The man is so nice. It is not the man's fault. The man is so nice. It's not the man's fault. "Yes." I said. "Charlie Sheen, you know."

As I take the plastic bags into my hand, the angelic checkout man turns his attention to the next customer. "Sorry for the wait. Did you get to catch up on your  gossip?"

"No." Responds the customer flatly. "I refused to get involved."

Oh, it takes some serious restraint on my part not to fling a frozen burrito at the man. "Get involved? We were all involved! We didn't have a choice! We were just prisoners of the Demon Safeway on Market street for forty minutes! But still you're too good for People magazine!? Really?!"

But I don't. I hold my tongue, because I'm launching a No More Unnecessary Aggressive Encounters campaign, in honor of my 26th birthday, which is on Monday.  

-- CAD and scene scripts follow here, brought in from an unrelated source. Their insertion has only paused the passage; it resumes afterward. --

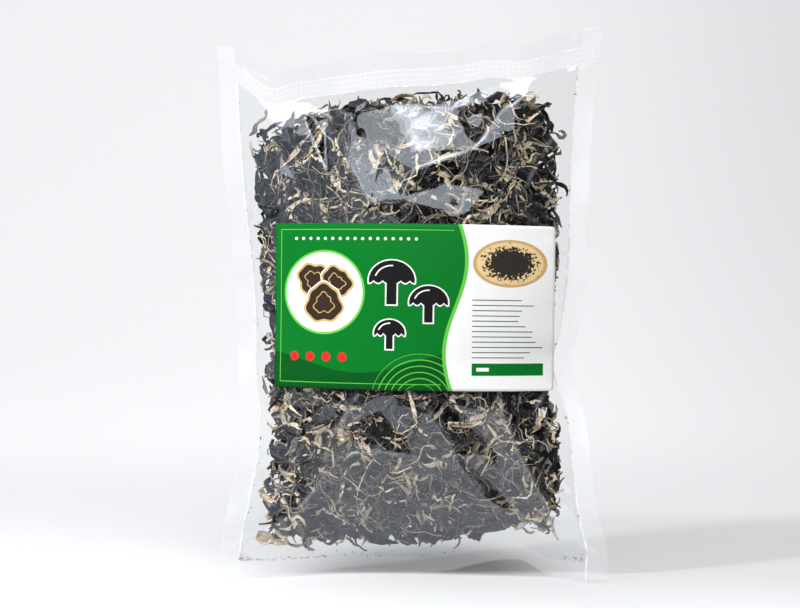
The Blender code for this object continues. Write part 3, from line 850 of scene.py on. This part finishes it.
def label_material():
    made, tree = new_material("printed label")
    value, paint = partial(value_in, tree), partial(paint_in, tree)
    minus, times = partial(value, "SUBTRACT"), partial(value, "MULTIPLY")

    # The UV map is in millimetres from the label's middle, as all sizes of the print are.
    flat = node_in(tree, "UVMap", uv_map="print")["UV"]
    x, y = parts_in(tree, flat)

    def under(field, edge=0.0):
        """1 where the field is below the edge, with a step a quarter of a millimetre soft."""
        return ramp_in(tree, field, edge - 0.12, edge + 0.12, 1.0, 0.0, "LINEAR")

    def away(cx, cy, squash=1.0):
        """Distance from a centre, or from it in an oval that is squashed upright."""
        dx, dy = minus(x, cx), times(minus(y, cy), squash)
        return value("SQRT", value("MULTIPLY_ADD", dx, dx, times(dy, dy)))

    def beside(field, half_width):
        """Below 0 within half_width of where the field is 0."""
        return minus(value("ABSOLUTE", field), half_width)

    def in_step(place, pitch):
        """Distance from the middle of the step that the place is in, of many steps one pitch long."""
        share = minus(value("FRACT", value("DIVIDE", place, pitch)), 0.5)
        return times(share, pitch)

    def box(cx, cy, half_x, half_y):
        dx = beside(minus(x, cx), half_x)
        return under(value("MAXIMUM", dx, beside(minus(y, cy), half_y)))

    # The product of two masks is 1 where both are.
    both = times
    white = (0.77, 0.78, 0.76, 1)
    green = (0.0008, 0.150, 0.016, 1)
    deep_green = (0.0008, 0.080, 0.010, 1)
    leaf = (0.120, 0.48, 0.060, 1)
    black = (0.010, 0.010, 0.010, 1)
    grey = (0.10, 0.10, 0.10, 1)
    red = (0.62, 0.022, 0.018, 1)
    tan = (0.52, 0.34, 0.13, 1)
    brown = (0.035, 0.022, 0.014, 1)
    straw = (0.70, 0.52, 0.27, 1)
    soot = (0.030, 0.026, 0.022, 1)

    # The green field reaches from the left edge to a double curve, with a darker hill at its foot.
    curve = times(value("SINE", times(y, 0.052)), 7.0)
    edge = minus(minus(x, 27.0), curve)
    colour = paint(white, under(edge, 2.4), leaf)
    colour = paint(colour, under(edge), green)
    hill = minus(y, value("MULTIPLY_ADD", value("SINE", times(x, 0.045)), 7.0, -36.0))
    colour = paint(colour, both(under(edge), under(hill)), deep_green)

    # Fine rings rise from the lower edge.
    from_rings, smallest, largest = away(6.0, -62.0), 12.0, 32.0
    rings = under(minus(1.68, value("ABSOLUTE", in_step(from_rings, 4.0))))
    inside = both(under(from_rings, largest), under(minus(smallest, from_rings)))
    colour = paint(colour, both(both(inside, under(edge)), rings), leaf)

    # A fine line runs inside the green field, with a row of dots at its top.
    frame_y = beside(minus(value("ABSOLUTE", y), 50.0), 0.30)
    frame_x = beside(value("ADD", x, 88.0), 0.30)
    within = value("MAXIMUM", beside(y, 50.2), minus(-88.2, x))
    within = value("MAXIMUM", within, value("ADD", edge, 4.0))
    colour = paint(colour, both(under(value("MINIMUM", frame_x, frame_y)), under(within)), leaf)
    along = in_step(x, 5.0)
    dot = value("SQRT", value("MULTIPLY_ADD", along, along, value("POWER", minus(y, 44.0), 2.0)))
    colour = paint(colour, both(under(dot, 1.0), box(-37.5, 44.0, 42.5, 2.0)), white)

    # A white disc holds three frilled lobes with tan rims.
    disc = away(-58.0, 9.0)
    colour = paint(colour, under(disc, 27.5), leaf)
    colour = paint(colour, under(disc, 26.0), white)
    lobes = (-65.0, 17.0, 11.5, 0.4), (-50.0, 15.0, 11.0, 1.9), (-58.0, 1.5, 13.0, 3.0)
    for cx, cy, radius, turned in lobes:
        angle = value("ARCTAN2", minus(y, cy), minus(x, cx))
        frill = value("MULTIPLY_ADD", value("SINE", value("MULTIPLY_ADD", angle, 7.0, turned)), 0.55, radius)
        frill = value("MULTIPLY_ADD", value("SINE", value("MULTIPLY_ADD", angle, 3.0, turned)), 1.0, frill)
        lobe = minus(away(cx, cy), frill)
        colour = paint(colour, under(lobe, 0.7), white)
        colour = paint(colour, under(lobe), tan)
        colour = paint(colour, under(lobe, -1.5), brown)
        colour = paint(colour, under(beside(value("ADD", lobe, radius * 0.52), 0.35)), tan)

    # Three bold mushrooms stand in the middle.
    for cx, cy, radius in ((-13, 17, 15.0), (11, 3, 12.5), (-14, -17, 10.0)):
        for spread, ink in ((0.9, white), (0.0, black)):
            scallop = value("SINE", times(minus(x, cx), 8.0 / radius))
            scallop = times(value("ABSOLUTE", scallop), -1.6)
            hem = minus(value("ADD", scallop, cy - spread), y)
            cap = value("MAXIMUM", minus(away(cx, cy, 1.15), radius + spread), hem)
            stem = box(cx, cy - radius * 0.48, radius * 0.22 + spread, radius * 0.55 + spread)
            colour = paint(colour, stem, ink)
            colour = paint(colour, under(cap), ink)
        shine = under(beside(minus(away(cx, cy, 1.15), radius * 0.74), 0.45))
        shoulder = box(cx - radius * 0.35, cy + radius * 0.5, radius * 0.4, radius * 0.3)
        colour = paint(colour, both(shine, shoulder), white)

    # Red dots, and on the white end an oval dish, plain ruled lines and a bar.
    for number in range(4):
        colour = paint(colour, under(away(-78.0 + 11.0 * number, -33.0), 3.0), red)
    dish = away(63.0, 29.0, 1.55)
    colour = paint(colour, under(dish, 24.0), tan)
    colour = paint(colour, under(dish, 21.5), straw)
    heap = minus(dish, times(noise_in(tree, flat, 0.55, 3.0), 32.0))
    colour = paint(colour, under(heap), soot)
    line_pitch = 3.4
    row = value("FLOOR", value("DIVIDE", y, line_pitch))
    ends = node_in(tree, "TexWhiteNoise", {"W": row}, noise_dimensions="1D")["Value"]
    short = under(minus(x, value("MULTIPLY_ADD", ends, 18.0, 68.0)))
    lines = both(both(under(beside(in_step(y, line_pitch), 0.34)), short), box(62.0, -13.6, 23.0, 20.4))
    colour = paint(colour, lines, grey)
    colour = paint(colour, box(62.0, -40.0, 23.0, 4.0), green)
    colour = paint(colour, box(46.0, -40.0, 4.0, 1.2), white)
    feed_shader(tree, {"Base Color": colour, "Roughness": 0.45, "Specular IOR Level": 0.12})
    return made


printed_label = label_material()
paper_thickness, paper_corner, corner_lift = 0.00015, 0.0025, 0.0014


def make_label():
    bm = bmesh.new()
    bmesh.ops.create_grid(bm, x_segments=92, y_segments=54, size=0.5)
    shares = np.array([vert.co[:2] for vert in bm.verts])
    over, up = shares[:, 0] * label_width, shares[:, 1] * label_height
    over, up = rounded(over, up, label_width / 2, label_height / 2, paper_corner)
    x = label_centre[0] + over * math.cos(label_turn) + up * math.sin(label_turn)
    z = label_centre[1] - over * math.sin(label_turn) + up * math.cos(label_turn)
    lift = corner_lift * eased((shares[:, 0] - shares[:, 1] - 0.75) / 0.25)
    y = web_at("front", *flat_of(x, z)) - film_thickness - film_room - lift
    spots = np.column_stack((x, y, z)) + pouch_shift
    layer = bm.loops.layers.uv.new("print")
    for vert, spot, a, b in zip(bm.verts, spots, over * 1000, up * 1000):
        vert.co = spot
        for loop in vert.link_loops:
            loop[layer].uv = (a, b)
    label = put(mesh_of(bm, "printed_label"), printed_label)
    solid = label.modifiers.new("Paper", "SOLIDIFY")
    solid.thickness = paper_thickness
    solid.offset = 1.0
    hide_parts("label")
    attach(label, "root")


make_label()


# The studio
# The pouch stands on a white sweep, one sheet that curves up behind it, which glows and carries painted
# shadows. A hard lamp on the left throws the real shadow, and the film mirrors the soft boxes above and
# beside the camera and a painted reflection on the floor.


def make_sweep():
    made, tree = new_material("white sweep")
    value, ramp = partial(value_in, tree), partial(ramp_in, tree)
    place = node_in(tree, "TexCoord")["Object"]
    x, y = parts_in(tree, place)
    rays = node_in(tree, "LightPath")

    def blend(share, first, second):
        """Mixes two tones. A bare number is a tone of the sweep's own cool white."""
        tones = (
            (given * 0.990, given * 0.998, given * 1.012, 1) if isinstance(given, float) else given
            for given in (first, second)
        )
        return mix_in(tree, share, *tones)

    def away(scale, shift):
        """Distance from the middle of an oval, 1 being its edge."""
        squashed = {0: place, 1: scale, 2: shift}
        squashed = node_in(tree, "VectorMath", squashed, operation="MULTIPLY_ADD")[0]
        return node_in(tree, "VectorMath", {0: squashed}, operation="LENGTH")["Value"]

    # It glows with painted light: dimmer at its front edge and far to the right, with a painted shadow cast
    # to the right and painted contact shade right behind the seam.
    front, deep, right = ramp(y, -0.42, -0.16), ramp(y, 0.0, 1.5), ramp(x, -0.2, 0.9)
    # Painted contact shade right behind the bottom seam, in an oval a little right of the middle; clear is 1
    # outside it.
    behind = ramp(value("MULTIPLY_ADD", value("MULTIPLY", x, x), 2.25, y), 0.008, 0.034)
    under = value("SUBTRACT", behind, ramp(away((13.0, 7.5, 0.0), (-0.13, -0.28, 0.0)), 0.2, 1.7))
    under.node.use_clamp = True
    clear = ramp(under, 1.0, 0.0)
    # Painted shadow cast to the right of the pouch.
    out_of_painted_shadow = ramp(away((4.2, 4.6, 0.0), (-0.66, -0.74, 0.0)), 0.7, 1.35)
    near, far = blend(clear, 0.03, 0.19), blend(right, 0.51, 0.32)
    direct = blend(deep, blend(front, 0.0, near), far)

    def fading(middle, edge):
        """The middle tone near the pouch, and another one far to its front and sides."""
        middle = blend(ramp(x, 1.1, 2.6), blend(ramp(x, -1.1, -2.6), middle, edge), edge)
        return blend(ramp(y, -0.4, -1.9), middle, edge)

    # Glossy rays see a painted reflection in place of the floor: a bright strip before the pouch, dim floor
    # to the left and a dark room elsewhere. This is what the film mirrors.
    strip = blend(ramp(x, -0.13, -0.10), 0.40, blend(ramp(x, 0.100, 0.112), 0.80, 0.015))
    mirrored = blend(ramp(y, -0.36, -0.32), 0.015, blend(ramp(y, 0.30, 0.60), strip, 0.06))
    glow = blend(rays["Is Glossy Ray"], direct, mirrored)
    glow = blend(rays["Is Camera Ray"], glow, fading(blend(deep, near, far), 0.80))
    open_floor = blend(clear, 0.25, blend(out_of_painted_shadow, 0.495, 0.565))
    matt = blend(rays["Is Glossy Ray"], blend(front, 0.12, open_floor), 0.02)
    matt = blend(rays["Is Camera Ray"], matt, fading(open_floor, 0.05))
    feed_shader(tree, {
        "Base Color": matt,
        "Roughness": 1.0,
        "Specular IOR Level": 0.0,
        "Emission Color": glow,
        "Emission Strength": 1.0,
    })

    bm = bmesh.new()
    bmesh.ops.create_grid(bm, x_segments=1, y_segments=144, size=0.5)
    width, length, flat_length, radius, to_front = 18.0, 14.4, 10.2, 1.1, 9.02
    for vert in bm.verts:
        run = (vert.co.y + 0.5) * length
        bend = min(max(run - flat_length, 0) / radius, math.pi / 2)
        wall = max(run - flat_length - radius * math.pi / 2, 0)
        vert.co = (
            vert.co.x * width,
            min(run, flat_length) - to_front + radius * math.sin(bend),
            radius * (1 - math.cos(bend)) + wall,
        )
    sweep = put(mesh_of(bm, "sweep"), made)


make_sweep()


def add_light(name, place, aim, size, energy, colour=(1, 1, 1)):
    lamp = bpy.data.lights.new(name, "AREA")
    lamp.shape = "RECTANGLE"
    lamp.size, lamp.size_y = size
    lamp.energy = energy
    lamp.color = colour
    made = bpy.data.objects.new(name, lamp)
    made.location = place
    made.rotation_euler = (Vector(aim) - Vector(place)).to_track_quat("-Z", "Y").to_euler()
    bpy.context.scene.collection.objects.link(made)
    return made


hard_lamp = add_light("hard_lamp", (-0.61, -0.49, 0.65), (0, 0, 0.15), (0.07, 0.07), 6.5)
hard_lamp.visible_glossy = False
add_light("soft_box_above", (0.06, -1.05, 1.16), (0, 0, 0.2), (1.15, 1.20), 8.6, (0.97, 0.985, 1.0))
add_light("soft_box_left", (-1.02, -0.92, 0.74), (0, 0, 0.25), (2.3, 1.5), 5.4, (0.82, 0.90, 1.0))
for wide, power in ((0.28, 1.0), (0.40, 1.2), (0.56, 1.4)):
    add_light("soft_box_core", (0.20, -0.80, 1.22), (0.03, 0, 0.29), (wide, wide * 0.76), power)
fill_lamp = add_light("fill_lamp", (0.55, -1.30, 0.90), (0, 0, 0.2), (0.9, 0.9), 6.0, (1.0, 0.98, 0.95))
fill_lamp.visible_glossy = False
back_lamp = add_light("back_lamp", (-0.50, 0.95, 1.00), (0, 0, 0.2), (0.9, 0.9), 2.5)
back_lamp.visible_glossy = False

# The room is white where it is seen, gives soft light to matt surfaces and is dark in reflections.
world = bpy.data.worlds.new("studio")
bpy.context.scene.world = world
world.use_nodes = True
room = world.node_tree
background = room.nodes["Background"]
background.inputs["Color"].default_value = (0.97, 0.985, 1.0, 1)
rays = node_in(room, "LightPath")
soft = value_in(room, "MULTIPLY_ADD", rays["Is Diffuse Ray"], 0.42, 0.015)
seen = value_in(room, "MULTIPLY_ADD", rays["Is Camera Ray"], 0.825, soft)
room.links.new(seen, background.inputs["Strength"])

camera = bpy.data.cameras.new("camera")
distance, turned, seen_width = 1.25, math.radians(4.5), 0.532
camera.sensor_width = 36.0
camera.lens = camera.sensor_width * distance / seen_width
viewer = bpy.data.objects.new("camera", camera)
aim = Vector((-0.006, 0.0, 0.182))
viewer.location = aim + Vector((math.sin(turned) * distance, -math.cos(turned) * distance, 0.0))
viewer.rotation_euler = (aim - viewer.location).to_track_quat("-Z", "Y").to_euler()
bpy.context.scene.collection.objects.link(viewer)
bpy.context.scene.camera = viewer
bpy.context.scene.view_settings.view_transform = "Standard"
bpy.context.scene.cycles.transparent_max_bounces = 20
bpy.context.scene.cycles.max_bounces = 6
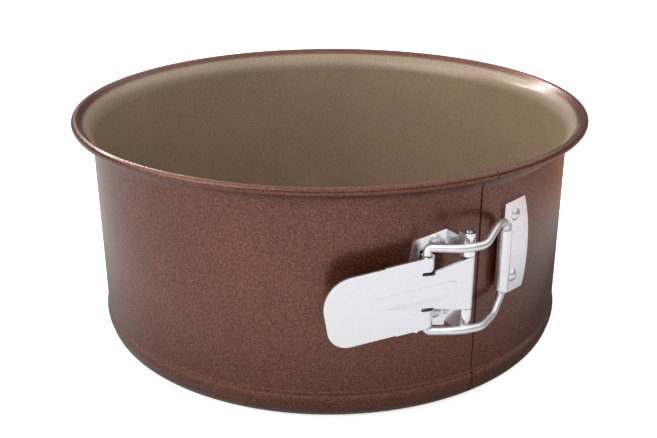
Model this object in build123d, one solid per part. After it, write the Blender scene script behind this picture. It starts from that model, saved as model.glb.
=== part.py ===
"""Round springform cake tin, 180 mm across inside, with its side clasp.

Millimetres, +Z up. The origin is on the tin's axis, on the plane it stands on.
The seam of the band, with the clasp over it, faces -Y.
"""
from build123d import *
import math
import os

# Tin: band and base
inner_radius = 90.0
band_sheet = 0.5
tin_height = 85.7
bead_radius = 1.53
bead_reach = 5.75
flange_angle = 45
flange_blend = 7.0
seam_gap = 0.8
rim_seam_gap = 0.12
rim_seam_depth = 5.5
foot_height = 11.3
foot_bulge = 0.7
foot_bulge_height = 8.6
foot_bulge_end_height = 5.6
foot_bulge_end_overhang = 0.1
foot_curve_reach = 4.8
foot_curve_mid_inset = 2.0
foot_curve_mid_height = 1.6
lip_width = 4.3
lap_sheet = 0.34
lap_fit = 0.06
lap_reach = 9.0
lap_root = 4.0
lap_base_gap = 1.0
lap_rim_gap = 5.5

base_sheet = 0.6
base_edge_clearance = 0.7
base_edge_height = 8.2
base_curve_clearance = 0.35
base_step_clearance = 0.3
base_step_run = 0.6

# Clasp: heights and shared stock
clasp_below_rim = 33.9
wire_diameter = 2.8
clasp_sheet = 0.9
running_fit = 0.06
face_gap = 0.15
open_gap = 0.3
roll_turn = 290

# Hinge pin and bracket
pin_diameter = 2.2
pin_seam_offset = 11.8
pin_standoff = 8.5
pin_end_recess = 0.9
knuckle_length = 7.7
tongue_height = 18.0
bracket_sheet = 0.9
bracket_drop = 1.8
bracket_half_height = 17.1
bracket_corner_drop = 2.4
bracket_corner_inset = 1.7
bracket_corner_radius = 2.0
bracket_side_drop = 11.0
bracket_left_offset = 26.0
bracket_spine_width = 3.2
bracket_knuckle_setback = 2.4

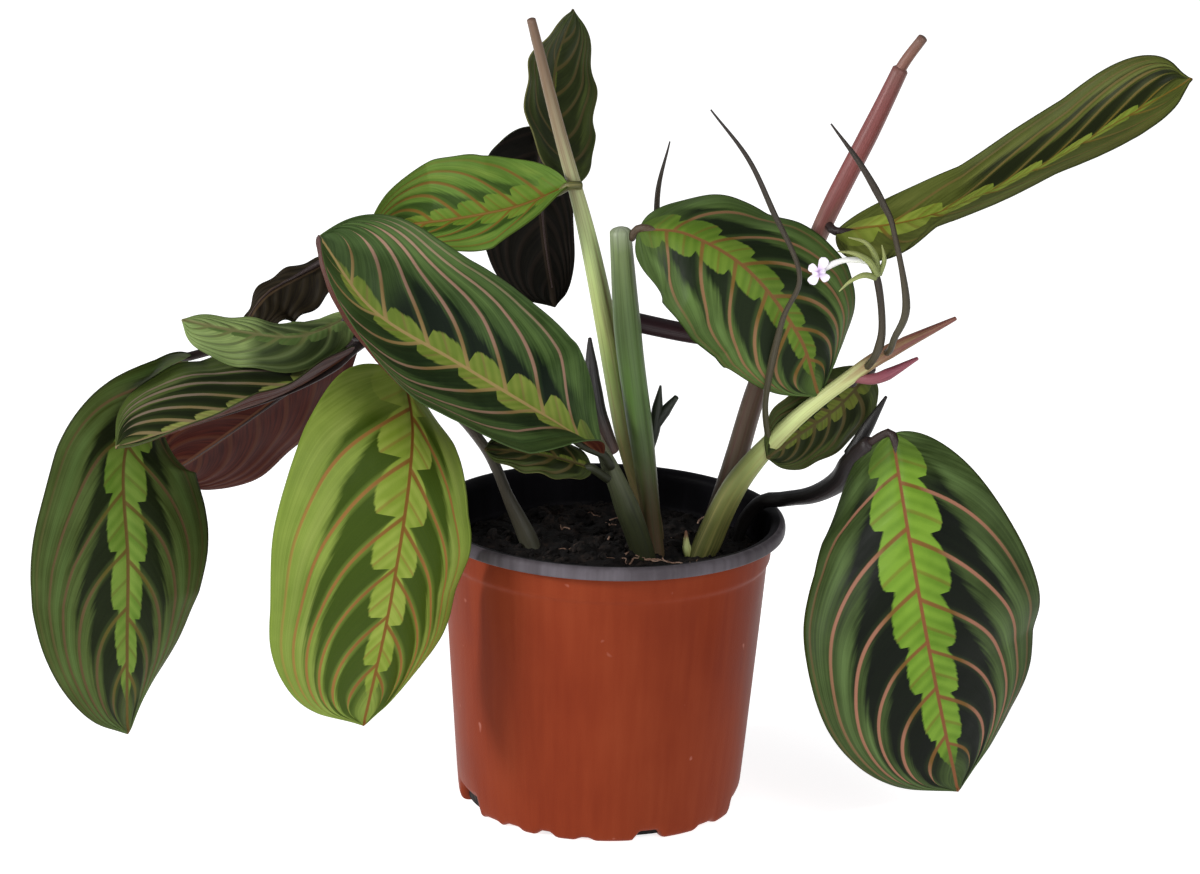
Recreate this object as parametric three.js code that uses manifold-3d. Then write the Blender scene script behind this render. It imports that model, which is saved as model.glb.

I carry the air of the defeated soul all the way home. I try to put the groceries away, but I just can't. It's hard to do anything when your fingertips are bleeding and useless.  Everything I try to shove into the fridge with the heel of my hand just falls out again, and I end up lying on the kitchen floor, the dog thrusting her little nose into my face, surrounded by the sticky puddle of ruined Popsicles. "When I turn 26," I tell the dog, "I'm going to launch the No more Crying on the Floor For No Reason Campaign." I stroke her fur. "Things are going to change around here. But that won't start until my birthday," I whisper into her big, soft ears. "Which is next Monday."


3 comments:

elissa said...

Hahaha, YES! I mean, not yes for the experience but, yes, I can relate.

Anonymous said...

I am often the victim of wuss hands and the fickle bitchy whims of supermarket computer systems. I usually don't tell the story quite as well tho.

Tracy said...

Oh Melina, what a hilariously tragic story! I love the way you can turn a crappy Safeway experience (and yes, we've all had them, especially at Safeways late at night!) into a beautiful, funny, insightful story. Happy early birthday my dear!